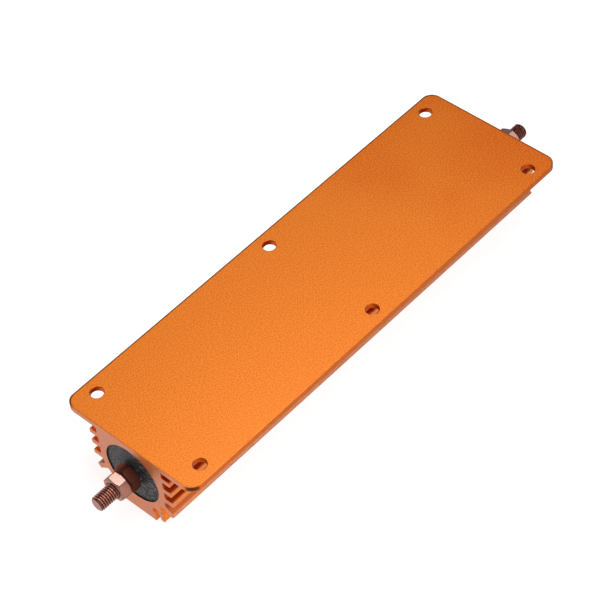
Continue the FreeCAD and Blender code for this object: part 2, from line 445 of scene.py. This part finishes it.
# cement filling: cast by hand into both ends of the bore, grainy, with pores and trowel swirls

cementPlan = {
    # sizes in millimetres
    "boreRadius": 10.49,
    "collarRadius": 3.4,
    "shankRadius": 2.24,
    "holeEnd": 70.0,  # the stud's hole ends here, deep in the bore
    "end": 82.05,
    "collarEnd": 82.70,
    "around": 240,
    "rings": 62,
    "sharpDeg": 50,
    # relief of the cast face: heights in millimetres, scales in turns of the pattern per millimetre
    "swell": 0.10,
    "swellScale": 0.22,
    "grit": 0.045,
    "gritScale": 2.2,
    "gritFade": 0.8,
    "gritStep": 2.1,
    "gritLayers": 4,
    "swirl": 0.05,
    "swirlOut": 1.9,
    "swirlAround": 2.2,
    "poreDepth": 0.30,
    "poreScale": 0.62,
    "poreSize": 0.10,
    "poreGrowth": 0.22,
    "poreShape": 0.6,
    "poreLimit": 0.18,
    "rimSlope": 3.0,
    "patternGap": 40,  # these two keep the patterns of the two ends apart
    "swirlGap": 9.0,
    "sizeDraw": 7.3,  # and these two make unlike draws from the centre of a pore
    "presenceDraw": 3.1,
    # colours
    "hollow": (0.002, 0.0015, 0.0015, 1),
    "gritTone": (0.100, 0.087, 0.094, 1),
    "damp": (0.012, 0.011, 0.013, 1),
    "speck": (0.22, 0.20, 0.215, 1),
    "fleck": (0.42, 0.40, 0.42, 1),
    # a tone sets in from the first value of a noise or place to the second, then come its two strengths
    "gritRange": (0.46, 0.555),
    "dampPatches": (0.35, 0.7, 0.0, 0.35),
    "dampRing": (4.6, 6.8, 0.6, 0.0),
    "paleSide": (1.5, 7.0, 0.0, 0.24),
    "specks": (0.62, 0.74, 0.0, 0.7),
    "ridges": (0.52, 0.61, 0.0, 0.9),
    "flecks": (0.60, 0.68, 0.0, 1.0),
    "hollows": (0.48, 0.42, 0.0, 0.8),
    "pores": (0.24, 0.14, 0.0, 1.0),
    "poreCells": 0.55,
    "poreChoice": 0.62,
    # streaks of the trowel
    "swept": (0.5, -4.5),
    "streakTurn": (0.98, 0.2),  # cosine and sine
    "streakStretch": (0.40, 1.5),
    "streakRelief": 1.8,
    # gloss
    "specular": 0.40,
    "roughness": (0.60, 0.42),
    "bumpStrength": 1.0,
    "bumpDepth": 0.90,
}


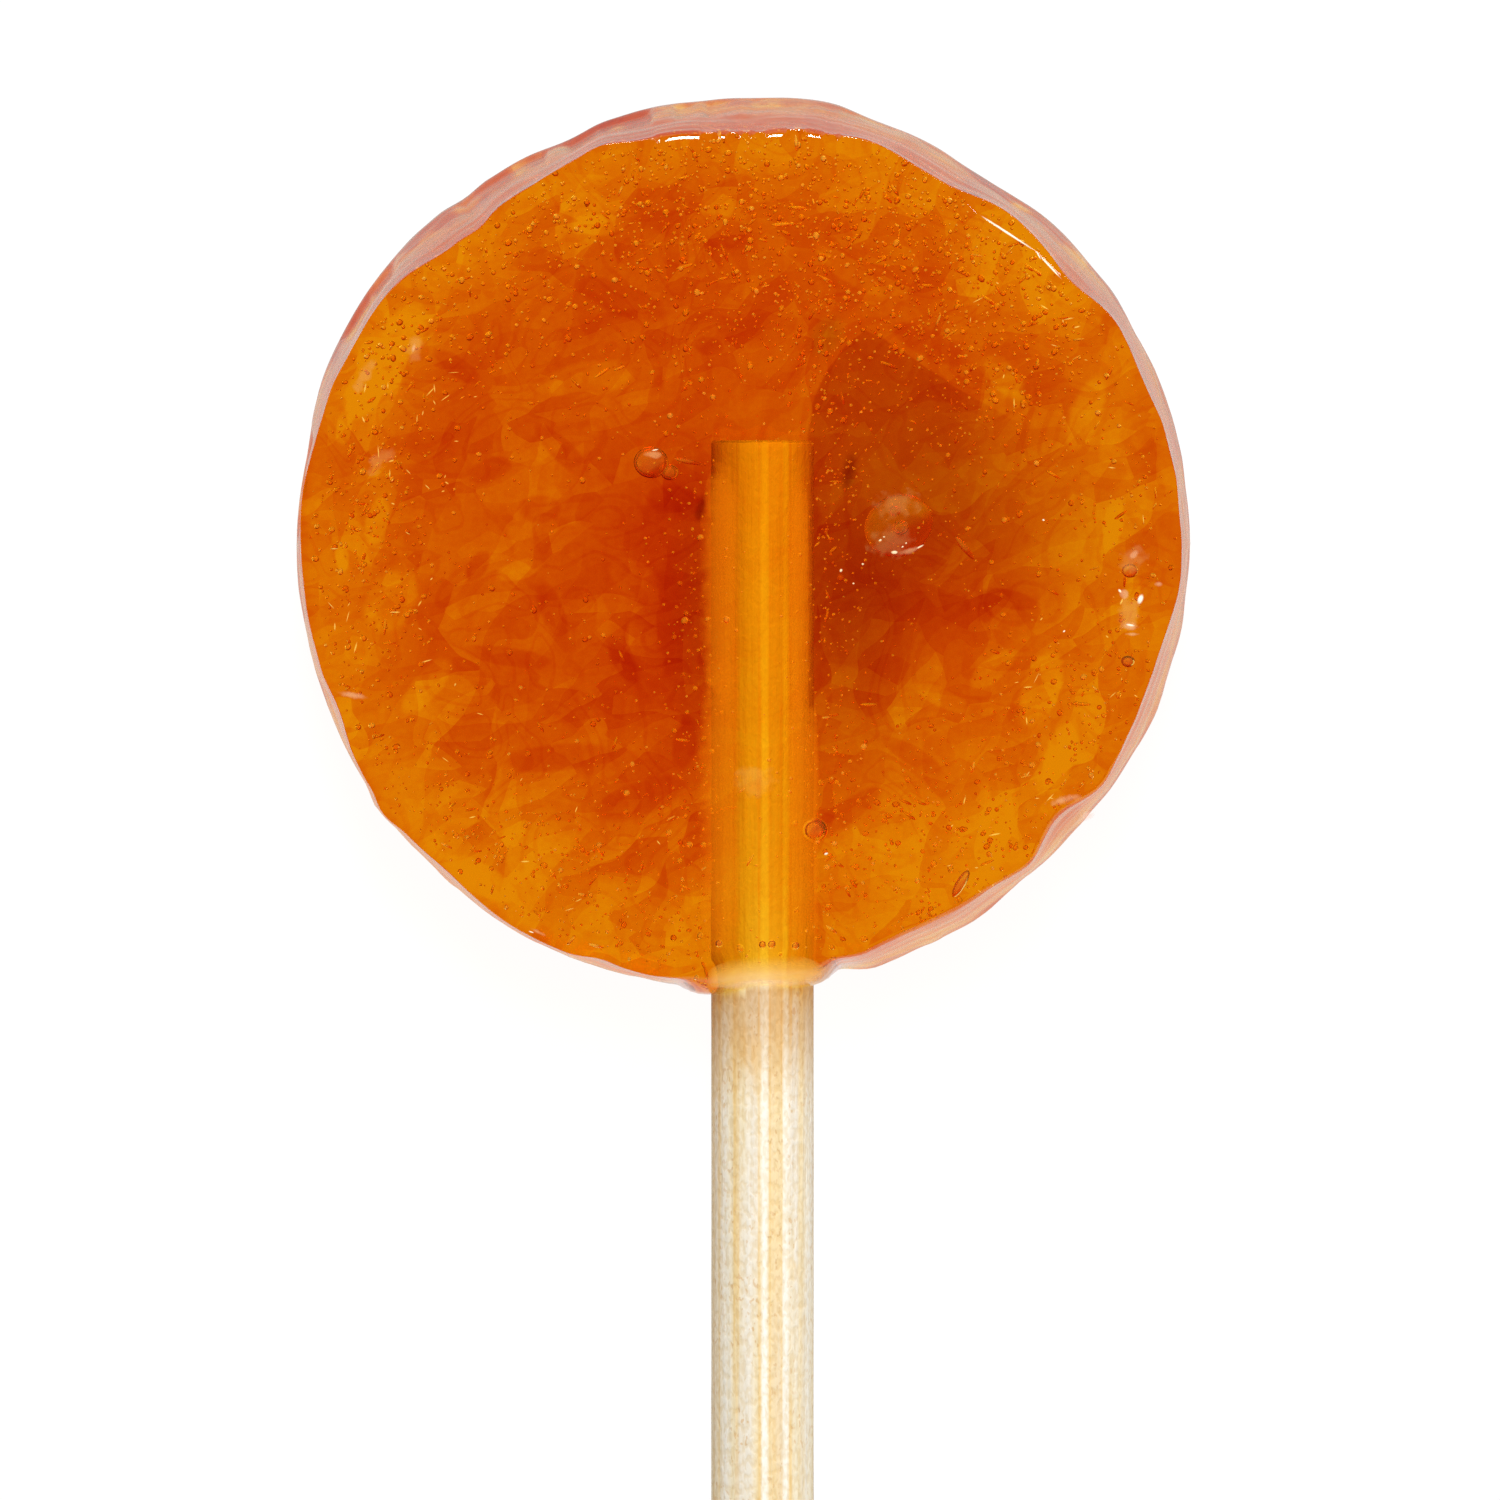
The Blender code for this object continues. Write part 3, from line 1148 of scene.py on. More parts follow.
@dataclass
class Sweet:
    """The poured sugar disc, its wall leaning in towards the front.

    A point of the even disc at radius r, direction d and height z moves to
    r * (R + outline(d) - rise(z) * inset(d)) / R, where R is the even radius,
    and the drawn lines and dents of the wall are added outwards. Numbers added
    to a coordinate of the noise only keep one use of it apart from the next.
    """

    diameter: float = 43.2 * MM
    front_rounding: float = 0.42 * MM
    sharp_rounding: float = 0.06 * MM
    lip_rounding: float = 0.4 * MM
    back_rounding: float = 0.3 * MM
    widest_height: float = 1.0 * MM
    front_shrink: float = 0.7 * MM
    edge_shrink: float = 0.38 * MM
    columns: int = 440
    front_rings: int = 56
    back_rings: int = 110
    wall_rings: int = 44
    ledge_depth: float = 0.26 * MM
    line_depth: float = 0.045 * MM
    dent_depth: float = 0.07 * MM
    wall_darkness: float = 0.62
    foot_darkness: float = 1.8
    rim_darkness: float = 0.45
    front_share: float = 0.25
    back_share: float = 1.75
    lip: Sector = Sector(272, 11, 7)
    lip_steepness: float = 6.0
    by_lip: Sector = Sector(272, 17, 9)
    close_columns: Sector = Sector(90, 20, 13)
    ledge_side: Sector = Sector(136, 48, 38)
    soft_edges: tuple[Sector, ...] = listed(Sector, (272, 16, 4), (308, 28, 16))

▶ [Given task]
Output each record precisely as given.

▶ [Written reply]
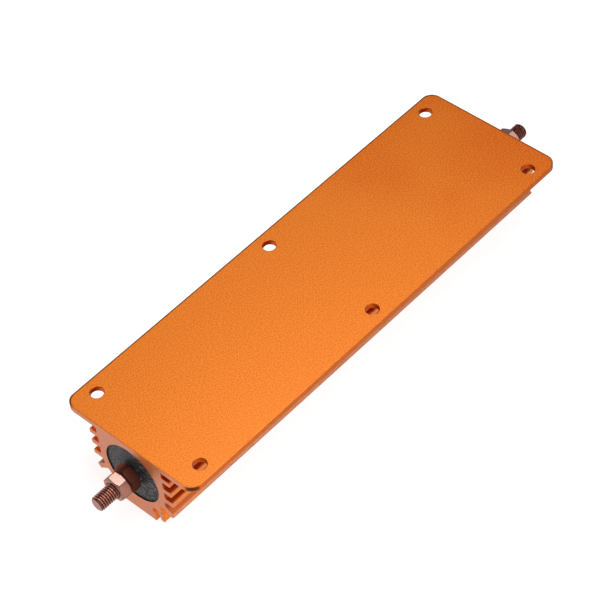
Continue the FreeCAD and Blender code for this object: part 2, from line 445 of scene.py. This part finishes it.
# cement filling: cast by hand into both ends of the bore, grainy, with pores and trowel swirls

cementPlan = {
    # sizes in millimetres
    "boreRadius": 10.49,
    "collarRadius": 3.4,
    "shankRadius": 2.24,
    "holeEnd": 70.0,  # the stud's hole ends here, deep in the bore
    "end": 82.05,
    "collarEnd": 82.70,
    "around": 240,
    "rings": 62,
    "sharpDeg": 50,
    # relief of the cast face: heights in millimetres, scales in turns of the pattern per millimetre
    "swell": 0.10,
    "swellScale": 0.22,
    "grit": 0.045,
    "gritScale": 2.2,
    "gritFade": 0.8,
    "gritStep": 2.1,
    "gritLayers": 4,
    "swirl": 0.05,
    "swirlOut": 1.9,
    "swirlAround": 2.2,
    "poreDepth": 0.30,
    "poreScale": 0.62,
    "poreSize": 0.10,
    "poreGrowth": 0.22,
    "poreShape": 0.6,
    "poreLimit": 0.18,
    "rimSlope": 3.0,
    "patternGap": 40,  # these two keep the patterns of the two ends apart
    "swirlGap": 9.0,
    "sizeDraw": 7.3,  # and these two make unlike draws from the centre of a pore
    "presenceDraw": 3.1,
    # colours
    "hollow": (0.002, 0.0015, 0.0015, 1),
    "gritTone": (0.100, 0.087, 0.094, 1),
    "damp": (0.012, 0.011, 0.013, 1),
    "speck": (0.22, 0.20, 0.215, 1),
    "fleck": (0.42, 0.40, 0.42, 1),
    # a tone sets in from the first value of a noise or place to the second, then come its two strengths
    "gritRange": (0.46, 0.555),
    "dampPatches": (0.35, 0.7, 0.0, 0.35),
    "dampRing": (4.6, 6.8, 0.6, 0.0),
    "paleSide": (1.5, 7.0, 0.0, 0.24),
    "specks": (0.62, 0.74, 0.0, 0.7),
    "ridges": (0.52, 0.61, 0.0, 0.9),
    "flecks": (0.60, 0.68, 0.0, 1.0),
    "hollows": (0.48, 0.42, 0.0, 0.8),
    "pores": (0.24, 0.14, 0.0, 1.0),
    "poreCells": 0.55,
    "poreChoice": 0.62,
    # streaks of the trowel
    "swept": (0.5, -4.5),
    "streakTurn": (0.98, 0.2),  # cosine and sine
    "streakStretch": (0.40, 1.5),
    "streakRelief": 1.8,
    # gloss
    "specular": 0.40,
    "roughness": (0.60, 0.42),
    "bumpStrength": 1.0,
    "bumpDepth": 0.90,
}


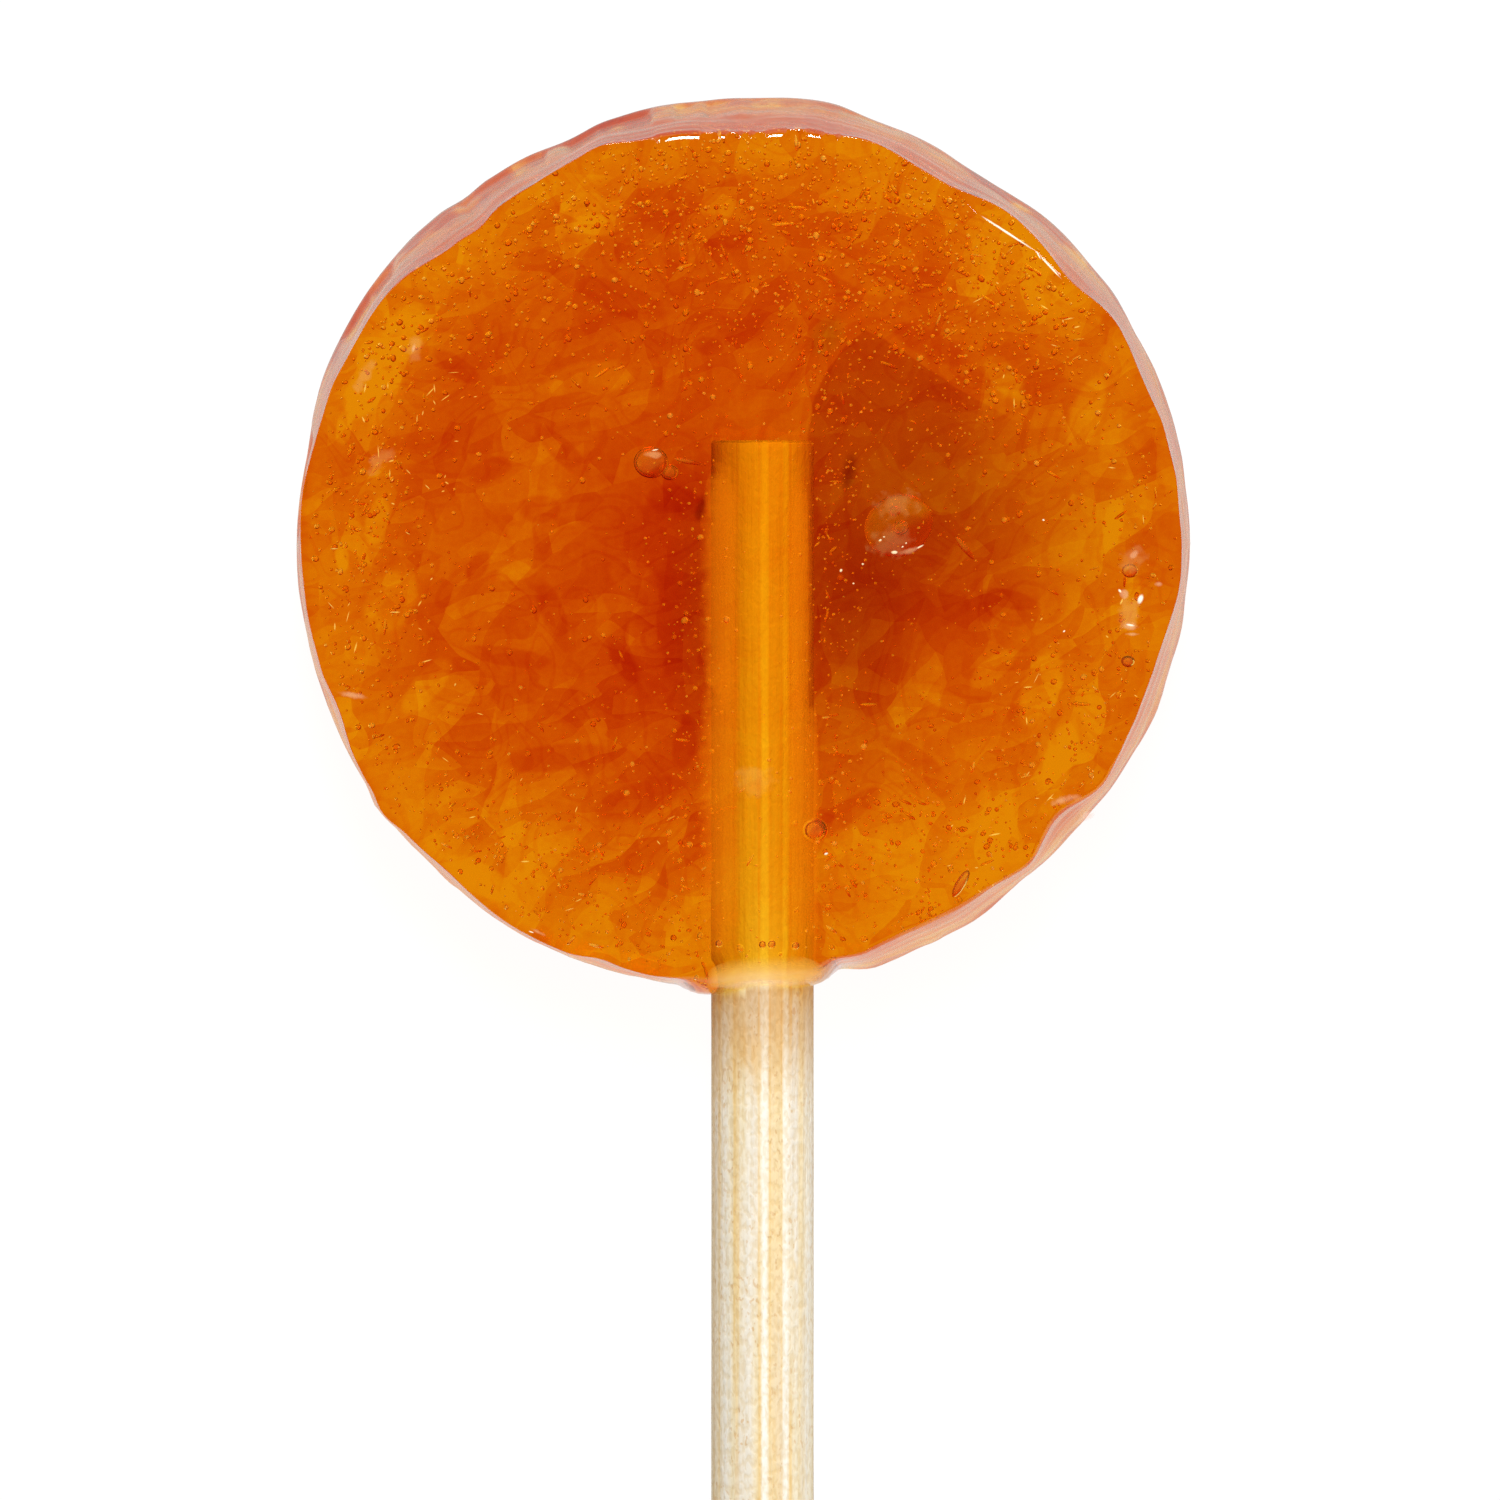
The Blender code for this object continues. Write part 3, from line 1148 of scene.py on. More parts follow.
@dataclass
class Sweet:
    """The poured sugar disc, its wall leaning in towards the front.

    A point of the even disc at radius r, direction d and height z moves to
    r * (R + outline(d) - rise(z) * inset(d)) / R, where R is the even radius,
    and the drawn lines and dents of the wall are added outwards. Numbers added
    to a coordinate of the noise only keep one use of it apart from the next.
    """

    diameter: float = 43.2 * MM
    front_rounding: float = 0.42 * MM
    sharp_rounding: float = 0.06 * MM
    lip_rounding: float = 0.4 * MM
    back_rounding: float = 0.3 * MM
    widest_height: float = 1.0 * MM
    front_shrink: float = 0.7 * MM
    edge_shrink: float = 0.38 * MM
    columns: int = 440
    front_rings: int = 56
    back_rings: int = 110
    wall_rings: int = 44
    ledge_depth: float = 0.26 * MM
    line_depth: float = 0.045 * MM
    dent_depth: float = 0.07 * MM
    wall_darkness: float = 0.62
    foot_darkness: float = 1.8
    rim_darkness: float = 0.45
    front_share: float = 0.25
    back_share: float = 1.75
    lip: Sector = Sector(272, 11, 7)
    lip_steepness: float = 6.0
    by_lip: Sector = Sector(272, 17, 9)
    close_columns: Sector = Sector(90, 20, 13)
    ledge_side: Sector = Sector(136, 48, 38)
    soft_edges: tuple[Sector, ...] = listed(Sector, (272, 16, 4), (308, 28, 16))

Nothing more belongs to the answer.